# Task prompt:
Will you repeat only the lines beginning at the one that mentions "obj.matrix_world = Matrix.Identity(4)" and ending at the one that mentions "SENSOR_WIDTH = 36.0", both of them included, exactly?

# Collected data:
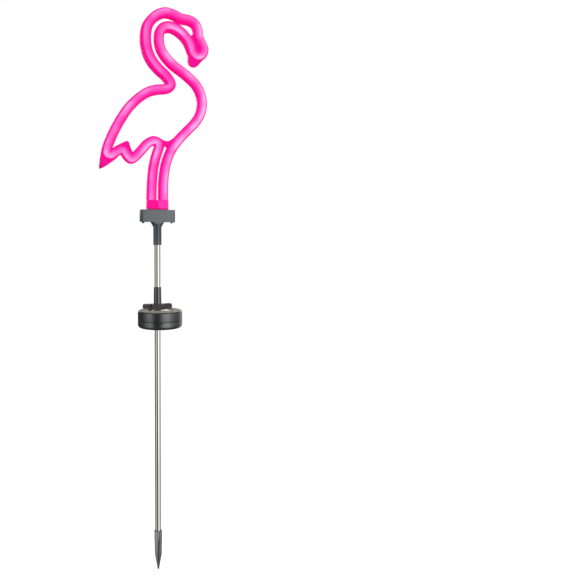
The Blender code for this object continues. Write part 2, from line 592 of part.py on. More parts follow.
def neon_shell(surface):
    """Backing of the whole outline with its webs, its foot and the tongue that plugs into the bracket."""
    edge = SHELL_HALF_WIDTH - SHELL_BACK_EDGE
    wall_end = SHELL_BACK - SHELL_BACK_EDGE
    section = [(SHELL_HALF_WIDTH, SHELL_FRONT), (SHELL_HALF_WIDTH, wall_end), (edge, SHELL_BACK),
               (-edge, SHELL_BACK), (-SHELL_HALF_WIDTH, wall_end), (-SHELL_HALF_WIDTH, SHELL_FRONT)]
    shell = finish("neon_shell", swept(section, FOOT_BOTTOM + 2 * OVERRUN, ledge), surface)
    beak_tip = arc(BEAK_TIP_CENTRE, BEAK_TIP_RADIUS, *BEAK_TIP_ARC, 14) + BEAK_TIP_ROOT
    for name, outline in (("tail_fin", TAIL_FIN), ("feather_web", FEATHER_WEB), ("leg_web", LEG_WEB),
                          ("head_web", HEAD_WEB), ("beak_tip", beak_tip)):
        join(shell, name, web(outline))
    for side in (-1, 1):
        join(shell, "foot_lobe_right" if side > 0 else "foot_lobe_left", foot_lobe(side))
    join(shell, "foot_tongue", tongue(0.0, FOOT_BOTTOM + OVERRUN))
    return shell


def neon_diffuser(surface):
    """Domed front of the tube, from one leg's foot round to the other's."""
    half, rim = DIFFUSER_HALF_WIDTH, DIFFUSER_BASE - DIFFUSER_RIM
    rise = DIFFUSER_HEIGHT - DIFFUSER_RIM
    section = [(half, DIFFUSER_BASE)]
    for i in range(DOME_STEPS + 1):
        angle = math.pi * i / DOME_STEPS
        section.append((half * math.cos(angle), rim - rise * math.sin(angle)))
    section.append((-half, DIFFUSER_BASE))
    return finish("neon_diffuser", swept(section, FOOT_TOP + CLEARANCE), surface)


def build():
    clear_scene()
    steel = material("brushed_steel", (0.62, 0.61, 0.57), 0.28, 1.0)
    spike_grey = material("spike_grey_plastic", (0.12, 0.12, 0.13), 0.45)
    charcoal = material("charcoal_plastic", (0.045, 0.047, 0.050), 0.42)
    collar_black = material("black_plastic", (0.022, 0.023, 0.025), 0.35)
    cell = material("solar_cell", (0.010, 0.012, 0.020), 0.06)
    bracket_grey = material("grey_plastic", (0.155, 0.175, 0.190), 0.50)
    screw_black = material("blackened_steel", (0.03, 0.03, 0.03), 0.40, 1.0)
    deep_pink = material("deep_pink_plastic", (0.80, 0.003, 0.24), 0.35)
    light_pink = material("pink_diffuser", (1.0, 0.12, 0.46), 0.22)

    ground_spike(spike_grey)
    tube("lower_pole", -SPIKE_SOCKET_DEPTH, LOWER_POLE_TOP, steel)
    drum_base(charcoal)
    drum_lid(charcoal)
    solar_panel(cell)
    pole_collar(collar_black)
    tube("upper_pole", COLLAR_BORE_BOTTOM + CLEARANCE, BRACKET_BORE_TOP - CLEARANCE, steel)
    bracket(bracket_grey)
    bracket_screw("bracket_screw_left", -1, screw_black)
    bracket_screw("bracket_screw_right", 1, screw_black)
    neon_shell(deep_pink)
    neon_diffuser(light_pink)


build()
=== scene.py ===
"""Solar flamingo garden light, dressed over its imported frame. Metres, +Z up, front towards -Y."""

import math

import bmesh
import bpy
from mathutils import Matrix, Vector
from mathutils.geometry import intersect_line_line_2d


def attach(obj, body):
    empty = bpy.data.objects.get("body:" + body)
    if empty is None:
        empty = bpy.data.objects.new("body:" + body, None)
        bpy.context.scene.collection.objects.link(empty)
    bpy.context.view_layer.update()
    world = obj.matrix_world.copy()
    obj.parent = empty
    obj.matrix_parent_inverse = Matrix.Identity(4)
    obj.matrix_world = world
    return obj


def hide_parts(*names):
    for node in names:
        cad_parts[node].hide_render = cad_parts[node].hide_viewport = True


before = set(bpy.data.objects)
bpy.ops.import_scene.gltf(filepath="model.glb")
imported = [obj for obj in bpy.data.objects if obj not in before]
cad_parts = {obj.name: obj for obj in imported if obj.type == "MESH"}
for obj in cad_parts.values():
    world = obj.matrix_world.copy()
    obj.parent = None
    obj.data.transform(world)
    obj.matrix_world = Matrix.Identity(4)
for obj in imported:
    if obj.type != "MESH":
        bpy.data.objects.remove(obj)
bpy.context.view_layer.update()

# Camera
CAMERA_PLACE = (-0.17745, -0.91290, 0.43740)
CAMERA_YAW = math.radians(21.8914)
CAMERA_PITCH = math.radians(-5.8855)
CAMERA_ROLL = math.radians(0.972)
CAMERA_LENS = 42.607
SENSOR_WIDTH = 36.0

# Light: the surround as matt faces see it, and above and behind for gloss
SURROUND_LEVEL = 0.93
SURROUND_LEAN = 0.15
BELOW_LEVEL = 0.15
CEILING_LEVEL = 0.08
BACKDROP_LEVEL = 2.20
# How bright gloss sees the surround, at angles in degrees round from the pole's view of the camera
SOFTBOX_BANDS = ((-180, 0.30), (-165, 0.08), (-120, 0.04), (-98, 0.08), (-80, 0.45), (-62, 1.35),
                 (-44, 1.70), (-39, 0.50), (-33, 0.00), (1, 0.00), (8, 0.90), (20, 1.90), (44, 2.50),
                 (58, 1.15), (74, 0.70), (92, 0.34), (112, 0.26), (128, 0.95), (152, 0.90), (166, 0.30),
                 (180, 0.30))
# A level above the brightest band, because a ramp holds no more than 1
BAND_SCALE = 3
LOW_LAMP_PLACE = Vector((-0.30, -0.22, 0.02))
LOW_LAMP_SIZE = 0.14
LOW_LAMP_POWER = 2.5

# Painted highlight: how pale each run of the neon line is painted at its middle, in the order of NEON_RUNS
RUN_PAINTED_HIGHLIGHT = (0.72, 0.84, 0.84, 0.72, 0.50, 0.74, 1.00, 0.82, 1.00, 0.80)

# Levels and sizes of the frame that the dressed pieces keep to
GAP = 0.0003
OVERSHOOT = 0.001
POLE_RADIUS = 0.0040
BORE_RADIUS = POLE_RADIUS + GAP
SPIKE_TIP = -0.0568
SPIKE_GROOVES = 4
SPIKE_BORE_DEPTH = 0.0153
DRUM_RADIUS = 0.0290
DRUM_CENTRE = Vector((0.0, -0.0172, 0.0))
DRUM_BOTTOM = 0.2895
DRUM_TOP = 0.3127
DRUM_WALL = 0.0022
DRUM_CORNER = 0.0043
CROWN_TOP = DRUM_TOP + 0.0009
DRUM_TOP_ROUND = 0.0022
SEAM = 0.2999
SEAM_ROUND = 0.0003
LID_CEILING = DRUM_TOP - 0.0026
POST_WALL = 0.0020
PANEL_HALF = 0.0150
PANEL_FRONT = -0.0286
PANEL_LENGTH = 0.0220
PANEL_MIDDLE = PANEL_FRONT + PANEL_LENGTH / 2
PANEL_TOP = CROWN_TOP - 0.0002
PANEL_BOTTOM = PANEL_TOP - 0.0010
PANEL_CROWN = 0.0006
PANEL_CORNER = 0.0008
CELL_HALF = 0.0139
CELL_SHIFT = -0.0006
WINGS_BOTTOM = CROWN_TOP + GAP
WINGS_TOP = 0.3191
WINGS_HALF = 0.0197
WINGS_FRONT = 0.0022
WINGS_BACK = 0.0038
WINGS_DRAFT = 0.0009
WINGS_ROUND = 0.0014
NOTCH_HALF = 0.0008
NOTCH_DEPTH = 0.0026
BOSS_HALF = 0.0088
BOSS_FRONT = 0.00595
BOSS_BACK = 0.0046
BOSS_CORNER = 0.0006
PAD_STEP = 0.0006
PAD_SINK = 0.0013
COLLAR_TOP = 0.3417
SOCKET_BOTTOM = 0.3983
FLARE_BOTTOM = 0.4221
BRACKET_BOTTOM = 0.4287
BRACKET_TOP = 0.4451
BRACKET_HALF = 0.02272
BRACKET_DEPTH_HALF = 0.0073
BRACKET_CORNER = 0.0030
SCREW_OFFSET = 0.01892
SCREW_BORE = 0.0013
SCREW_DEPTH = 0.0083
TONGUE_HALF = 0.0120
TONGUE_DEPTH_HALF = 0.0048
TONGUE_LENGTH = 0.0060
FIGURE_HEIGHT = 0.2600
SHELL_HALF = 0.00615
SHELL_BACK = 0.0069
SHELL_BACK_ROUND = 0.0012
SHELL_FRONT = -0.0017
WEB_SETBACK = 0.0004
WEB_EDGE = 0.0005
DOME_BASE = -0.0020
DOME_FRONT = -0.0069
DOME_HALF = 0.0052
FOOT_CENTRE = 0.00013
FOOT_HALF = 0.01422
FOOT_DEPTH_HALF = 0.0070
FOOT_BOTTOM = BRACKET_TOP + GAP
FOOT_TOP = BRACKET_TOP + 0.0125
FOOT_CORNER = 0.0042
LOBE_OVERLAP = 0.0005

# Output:
    obj.matrix_world = Matrix.Identity(4)
for obj in imported:
    if obj.type != "MESH":
        bpy.data.objects.remove(obj)
bpy.context.view_layer.update()

# Camera
CAMERA_PLACE = (-0.17745, -0.91290, 0.43740)
CAMERA_YAW = math.radians(21.8914)
CAMERA_PITCH = math.radians(-5.8855)
CAMERA_ROLL = math.radians(0.972)
CAMERA_LENS = 42.607
SENSOR_WIDTH = 36.0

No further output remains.